• [STATED PROBLEM]: Return the lines from the line containing "skull.add(piece('vomer', largestBody(septum)));" through the line containing "before = set(bpy.data.objects)" exactly. No other line should appear in the answer.

• [RECORDS PROVIDED]:

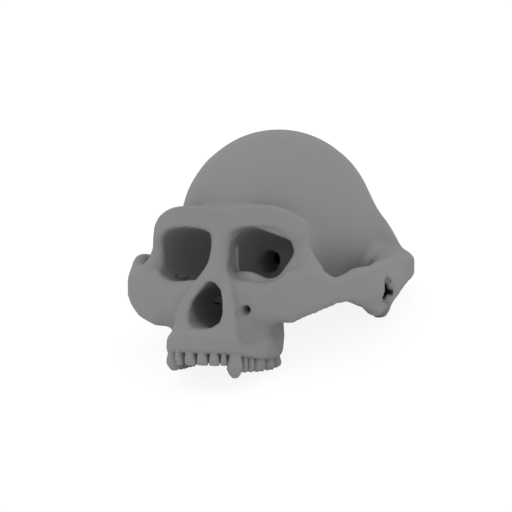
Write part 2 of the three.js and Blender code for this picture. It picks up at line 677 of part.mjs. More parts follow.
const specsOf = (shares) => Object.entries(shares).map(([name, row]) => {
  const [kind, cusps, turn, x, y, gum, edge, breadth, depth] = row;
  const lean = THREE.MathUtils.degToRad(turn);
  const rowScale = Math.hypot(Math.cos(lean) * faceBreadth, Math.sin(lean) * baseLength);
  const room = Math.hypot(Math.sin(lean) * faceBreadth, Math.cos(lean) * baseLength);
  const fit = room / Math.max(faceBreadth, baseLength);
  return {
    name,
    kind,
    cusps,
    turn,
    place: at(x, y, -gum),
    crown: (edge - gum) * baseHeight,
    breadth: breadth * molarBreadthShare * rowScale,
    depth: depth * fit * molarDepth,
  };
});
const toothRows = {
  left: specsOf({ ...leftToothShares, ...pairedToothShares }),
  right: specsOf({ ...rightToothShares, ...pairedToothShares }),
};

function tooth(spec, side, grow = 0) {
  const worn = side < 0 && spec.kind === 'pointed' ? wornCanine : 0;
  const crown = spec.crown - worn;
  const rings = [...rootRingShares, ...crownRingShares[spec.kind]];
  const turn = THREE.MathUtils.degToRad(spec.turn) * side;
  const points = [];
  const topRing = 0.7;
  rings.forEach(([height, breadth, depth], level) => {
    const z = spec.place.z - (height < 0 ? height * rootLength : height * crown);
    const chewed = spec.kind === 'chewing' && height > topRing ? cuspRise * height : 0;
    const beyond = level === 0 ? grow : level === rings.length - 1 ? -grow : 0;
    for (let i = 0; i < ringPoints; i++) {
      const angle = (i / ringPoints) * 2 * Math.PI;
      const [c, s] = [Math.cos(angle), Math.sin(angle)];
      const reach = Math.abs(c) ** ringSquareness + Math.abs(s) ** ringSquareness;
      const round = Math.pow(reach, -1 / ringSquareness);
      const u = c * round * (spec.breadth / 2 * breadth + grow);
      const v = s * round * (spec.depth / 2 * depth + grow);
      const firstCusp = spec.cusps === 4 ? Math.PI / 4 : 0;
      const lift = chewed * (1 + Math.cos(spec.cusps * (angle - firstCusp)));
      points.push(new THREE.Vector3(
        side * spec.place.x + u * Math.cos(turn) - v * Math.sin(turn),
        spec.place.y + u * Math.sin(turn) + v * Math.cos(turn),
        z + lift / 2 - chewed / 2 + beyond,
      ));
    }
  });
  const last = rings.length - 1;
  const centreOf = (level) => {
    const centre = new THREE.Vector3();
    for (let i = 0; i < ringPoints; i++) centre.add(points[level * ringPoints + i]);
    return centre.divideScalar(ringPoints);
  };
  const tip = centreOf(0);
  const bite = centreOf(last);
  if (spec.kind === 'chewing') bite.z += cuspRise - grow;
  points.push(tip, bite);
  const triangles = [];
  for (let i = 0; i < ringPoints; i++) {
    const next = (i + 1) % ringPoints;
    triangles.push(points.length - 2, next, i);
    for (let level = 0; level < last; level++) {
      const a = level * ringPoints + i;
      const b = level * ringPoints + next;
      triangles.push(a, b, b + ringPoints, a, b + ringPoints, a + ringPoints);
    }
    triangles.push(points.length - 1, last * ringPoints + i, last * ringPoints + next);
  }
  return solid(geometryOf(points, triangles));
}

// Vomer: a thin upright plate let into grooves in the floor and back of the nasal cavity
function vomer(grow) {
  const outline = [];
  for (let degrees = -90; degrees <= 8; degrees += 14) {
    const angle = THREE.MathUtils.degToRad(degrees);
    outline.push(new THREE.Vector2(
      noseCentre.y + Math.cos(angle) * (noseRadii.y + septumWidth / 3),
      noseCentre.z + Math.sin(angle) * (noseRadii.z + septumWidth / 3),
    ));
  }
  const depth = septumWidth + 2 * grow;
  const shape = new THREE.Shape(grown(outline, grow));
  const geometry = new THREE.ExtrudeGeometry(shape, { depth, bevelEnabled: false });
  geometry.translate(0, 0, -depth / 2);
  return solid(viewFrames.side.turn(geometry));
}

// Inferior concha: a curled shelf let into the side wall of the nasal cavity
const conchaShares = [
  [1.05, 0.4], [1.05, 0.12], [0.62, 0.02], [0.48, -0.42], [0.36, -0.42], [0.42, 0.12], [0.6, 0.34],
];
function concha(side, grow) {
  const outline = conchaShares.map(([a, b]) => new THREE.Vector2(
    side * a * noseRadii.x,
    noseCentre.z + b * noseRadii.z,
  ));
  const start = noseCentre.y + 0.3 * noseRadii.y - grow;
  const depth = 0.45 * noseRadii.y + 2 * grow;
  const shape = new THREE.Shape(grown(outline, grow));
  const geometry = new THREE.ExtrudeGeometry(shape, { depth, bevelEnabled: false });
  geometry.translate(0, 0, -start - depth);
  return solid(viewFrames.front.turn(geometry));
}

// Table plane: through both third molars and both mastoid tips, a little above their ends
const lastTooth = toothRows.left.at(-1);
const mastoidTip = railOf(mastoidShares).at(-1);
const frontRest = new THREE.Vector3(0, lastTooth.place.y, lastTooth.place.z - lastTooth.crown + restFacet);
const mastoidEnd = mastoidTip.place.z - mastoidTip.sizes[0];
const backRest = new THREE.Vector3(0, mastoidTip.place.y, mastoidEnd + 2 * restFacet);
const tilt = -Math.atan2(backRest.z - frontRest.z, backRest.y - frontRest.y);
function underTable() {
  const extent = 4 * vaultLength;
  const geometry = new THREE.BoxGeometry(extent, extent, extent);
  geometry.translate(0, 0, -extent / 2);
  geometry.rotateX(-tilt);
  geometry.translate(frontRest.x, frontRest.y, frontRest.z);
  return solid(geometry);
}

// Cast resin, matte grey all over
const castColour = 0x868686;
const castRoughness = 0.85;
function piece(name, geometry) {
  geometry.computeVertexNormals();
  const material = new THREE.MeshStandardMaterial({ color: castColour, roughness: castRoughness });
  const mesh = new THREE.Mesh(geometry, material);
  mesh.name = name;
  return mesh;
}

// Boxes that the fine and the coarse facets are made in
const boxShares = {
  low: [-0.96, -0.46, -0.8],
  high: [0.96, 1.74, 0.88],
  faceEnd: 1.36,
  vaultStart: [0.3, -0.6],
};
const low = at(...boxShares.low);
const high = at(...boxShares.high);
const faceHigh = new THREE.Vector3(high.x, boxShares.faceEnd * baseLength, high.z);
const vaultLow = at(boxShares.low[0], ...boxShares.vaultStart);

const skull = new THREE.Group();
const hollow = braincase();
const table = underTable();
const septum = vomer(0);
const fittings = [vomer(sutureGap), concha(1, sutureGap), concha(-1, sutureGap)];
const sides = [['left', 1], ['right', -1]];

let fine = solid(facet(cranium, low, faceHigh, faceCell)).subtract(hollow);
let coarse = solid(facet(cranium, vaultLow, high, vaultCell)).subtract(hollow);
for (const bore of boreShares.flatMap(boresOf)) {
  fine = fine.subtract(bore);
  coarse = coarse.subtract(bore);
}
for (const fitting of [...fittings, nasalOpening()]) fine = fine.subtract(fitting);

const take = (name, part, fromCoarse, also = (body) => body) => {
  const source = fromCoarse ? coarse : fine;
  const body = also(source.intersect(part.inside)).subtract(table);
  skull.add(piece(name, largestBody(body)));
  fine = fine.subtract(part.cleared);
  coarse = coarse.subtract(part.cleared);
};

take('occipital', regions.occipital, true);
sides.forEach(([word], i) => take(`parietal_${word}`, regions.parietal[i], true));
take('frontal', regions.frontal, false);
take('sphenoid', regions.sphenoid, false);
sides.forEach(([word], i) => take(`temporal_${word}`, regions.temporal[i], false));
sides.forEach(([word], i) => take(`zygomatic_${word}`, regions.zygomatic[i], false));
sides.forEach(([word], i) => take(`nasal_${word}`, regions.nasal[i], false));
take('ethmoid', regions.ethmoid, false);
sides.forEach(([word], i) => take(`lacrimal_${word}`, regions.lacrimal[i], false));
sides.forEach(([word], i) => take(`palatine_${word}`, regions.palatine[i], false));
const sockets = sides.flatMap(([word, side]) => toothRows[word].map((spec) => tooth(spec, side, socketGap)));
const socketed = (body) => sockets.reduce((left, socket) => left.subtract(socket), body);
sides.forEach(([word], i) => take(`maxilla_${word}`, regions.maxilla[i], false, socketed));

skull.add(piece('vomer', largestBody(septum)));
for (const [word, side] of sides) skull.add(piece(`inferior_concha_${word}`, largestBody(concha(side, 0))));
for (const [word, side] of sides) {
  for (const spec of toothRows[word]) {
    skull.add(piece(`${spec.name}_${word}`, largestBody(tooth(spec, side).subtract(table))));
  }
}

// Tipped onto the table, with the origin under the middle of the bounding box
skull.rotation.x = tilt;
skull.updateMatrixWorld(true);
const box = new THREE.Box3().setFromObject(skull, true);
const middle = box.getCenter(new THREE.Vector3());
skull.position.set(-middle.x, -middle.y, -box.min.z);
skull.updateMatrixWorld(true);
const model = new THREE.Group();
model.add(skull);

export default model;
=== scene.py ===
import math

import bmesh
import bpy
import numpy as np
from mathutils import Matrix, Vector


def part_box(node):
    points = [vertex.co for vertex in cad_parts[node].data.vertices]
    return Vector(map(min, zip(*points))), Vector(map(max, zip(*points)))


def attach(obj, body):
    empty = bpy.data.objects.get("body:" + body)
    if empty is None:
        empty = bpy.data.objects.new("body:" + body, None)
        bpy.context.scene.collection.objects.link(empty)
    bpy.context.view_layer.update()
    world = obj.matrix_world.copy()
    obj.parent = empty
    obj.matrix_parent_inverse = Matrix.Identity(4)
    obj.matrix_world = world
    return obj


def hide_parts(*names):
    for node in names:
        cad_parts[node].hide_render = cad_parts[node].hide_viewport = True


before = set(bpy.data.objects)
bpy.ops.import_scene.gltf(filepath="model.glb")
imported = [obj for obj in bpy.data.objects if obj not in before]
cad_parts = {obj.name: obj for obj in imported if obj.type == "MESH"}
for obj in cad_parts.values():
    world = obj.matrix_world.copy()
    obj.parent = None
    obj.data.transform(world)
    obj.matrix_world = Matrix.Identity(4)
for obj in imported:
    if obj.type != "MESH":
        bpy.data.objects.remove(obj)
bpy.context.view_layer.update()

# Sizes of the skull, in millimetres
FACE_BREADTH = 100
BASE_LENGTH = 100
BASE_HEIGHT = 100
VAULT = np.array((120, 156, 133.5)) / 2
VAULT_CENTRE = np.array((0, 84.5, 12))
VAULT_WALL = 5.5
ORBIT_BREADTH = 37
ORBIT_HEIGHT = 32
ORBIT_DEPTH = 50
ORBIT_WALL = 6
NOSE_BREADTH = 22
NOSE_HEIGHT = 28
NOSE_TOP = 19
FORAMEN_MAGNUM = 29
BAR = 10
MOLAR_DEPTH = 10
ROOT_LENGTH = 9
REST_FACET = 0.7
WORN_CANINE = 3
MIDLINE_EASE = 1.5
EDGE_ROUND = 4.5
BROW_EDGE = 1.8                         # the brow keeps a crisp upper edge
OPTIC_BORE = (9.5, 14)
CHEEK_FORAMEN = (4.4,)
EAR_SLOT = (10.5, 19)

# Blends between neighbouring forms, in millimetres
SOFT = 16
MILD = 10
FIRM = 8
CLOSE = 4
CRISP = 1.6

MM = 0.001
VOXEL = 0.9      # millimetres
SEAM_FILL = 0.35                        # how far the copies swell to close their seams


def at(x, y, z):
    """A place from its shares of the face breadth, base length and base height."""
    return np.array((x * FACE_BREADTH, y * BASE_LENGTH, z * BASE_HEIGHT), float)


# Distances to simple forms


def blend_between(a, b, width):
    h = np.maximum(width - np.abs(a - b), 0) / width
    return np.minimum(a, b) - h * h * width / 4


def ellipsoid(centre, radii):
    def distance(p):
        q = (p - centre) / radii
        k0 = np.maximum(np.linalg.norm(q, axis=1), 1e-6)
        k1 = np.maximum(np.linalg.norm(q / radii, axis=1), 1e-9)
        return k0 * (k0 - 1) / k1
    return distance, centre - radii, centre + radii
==
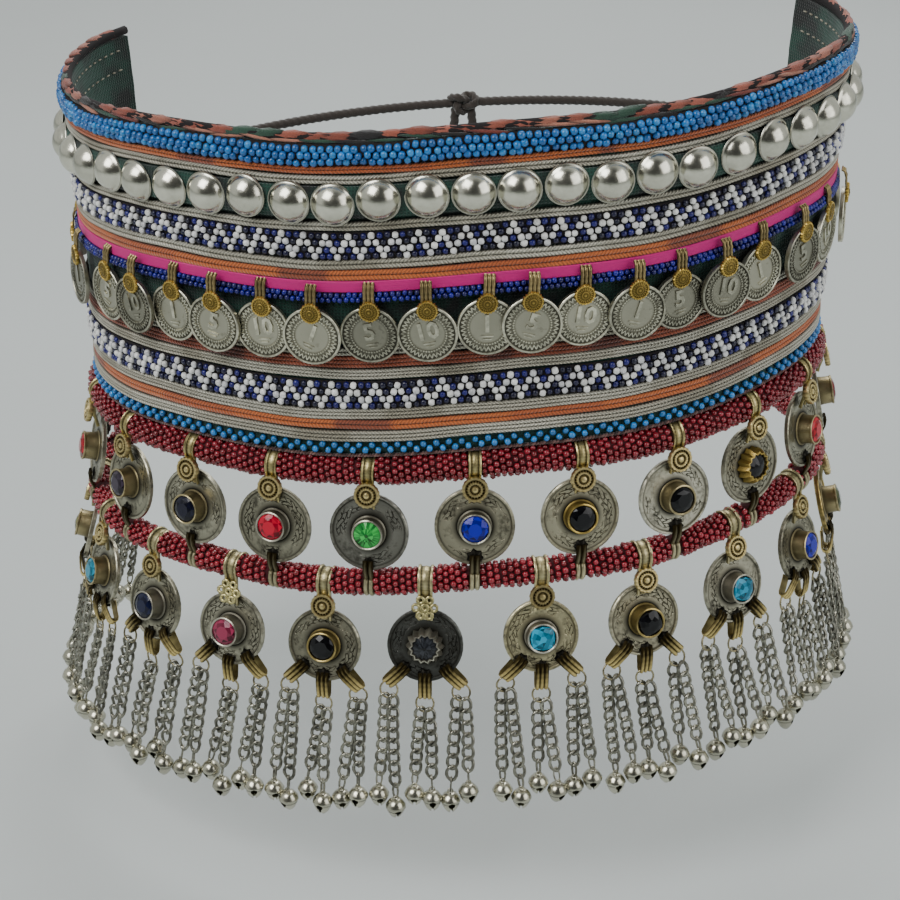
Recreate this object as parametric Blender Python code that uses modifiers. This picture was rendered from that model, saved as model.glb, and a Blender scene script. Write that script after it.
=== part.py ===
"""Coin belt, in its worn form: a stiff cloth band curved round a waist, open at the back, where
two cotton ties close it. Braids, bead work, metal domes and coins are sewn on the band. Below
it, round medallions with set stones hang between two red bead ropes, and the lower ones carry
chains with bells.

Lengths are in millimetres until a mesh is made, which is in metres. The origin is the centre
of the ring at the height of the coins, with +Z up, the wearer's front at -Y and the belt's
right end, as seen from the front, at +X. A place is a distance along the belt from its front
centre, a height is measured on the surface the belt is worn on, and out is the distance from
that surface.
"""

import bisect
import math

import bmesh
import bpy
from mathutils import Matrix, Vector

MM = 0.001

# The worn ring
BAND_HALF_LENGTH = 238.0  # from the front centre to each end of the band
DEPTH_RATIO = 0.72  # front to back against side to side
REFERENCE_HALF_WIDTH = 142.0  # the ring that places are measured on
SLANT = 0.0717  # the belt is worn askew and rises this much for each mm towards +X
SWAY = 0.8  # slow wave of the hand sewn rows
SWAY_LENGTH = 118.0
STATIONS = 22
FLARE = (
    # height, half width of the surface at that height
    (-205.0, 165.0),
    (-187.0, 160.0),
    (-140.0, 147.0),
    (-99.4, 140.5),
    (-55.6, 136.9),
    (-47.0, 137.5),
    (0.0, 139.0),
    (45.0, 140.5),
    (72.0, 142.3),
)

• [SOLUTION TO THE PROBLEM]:
skull.add(piece('vomer', largestBody(septum)));
for (const [word, side] of sides) skull.add(piece(`inferior_concha_${word}`, largestBody(concha(side, 0))));
for (const [word, side] of sides) {
  for (const spec of toothRows[word]) {
    skull.add(piece(`${spec.name}_${word}`, largestBody(tooth(spec, side).subtract(table))));
  }
}

// Tipped onto the table, with the origin under the middle of the bounding box
skull.rotation.x = tilt;
skull.updateMatrixWorld(true);
const box = new THREE.Box3().setFromObject(skull, true);
const middle = box.getCenter(new THREE.Vector3());
skull.position.set(-middle.x, -middle.y, -box.min.z);
skull.updateMatrixWorld(true);
const model = new THREE.Group();
model.add(skull);

export default model;
=== scene.py ===
import math

import bmesh
import bpy
import numpy as np
from mathutils import Matrix, Vector


def part_box(node):
    points = [vertex.co for vertex in cad_parts[node].data.vertices]
    return Vector(map(min, zip(*points))), Vector(map(max, zip(*points)))


def attach(obj, body):
    empty = bpy.data.objects.get("body:" + body)
    if empty is None:
        empty = bpy.data.objects.new("body:" + body, None)
        bpy.context.scene.collection.objects.link(empty)
    bpy.context.view_layer.update()
    world = obj.matrix_world.copy()
    obj.parent = empty
    obj.matrix_parent_inverse = Matrix.Identity(4)
    obj.matrix_world = world
    return obj


def hide_parts(*names):
    for node in names:
        cad_parts[node].hide_render = cad_parts[node].hide_viewport = True


before = set(bpy.data.objects)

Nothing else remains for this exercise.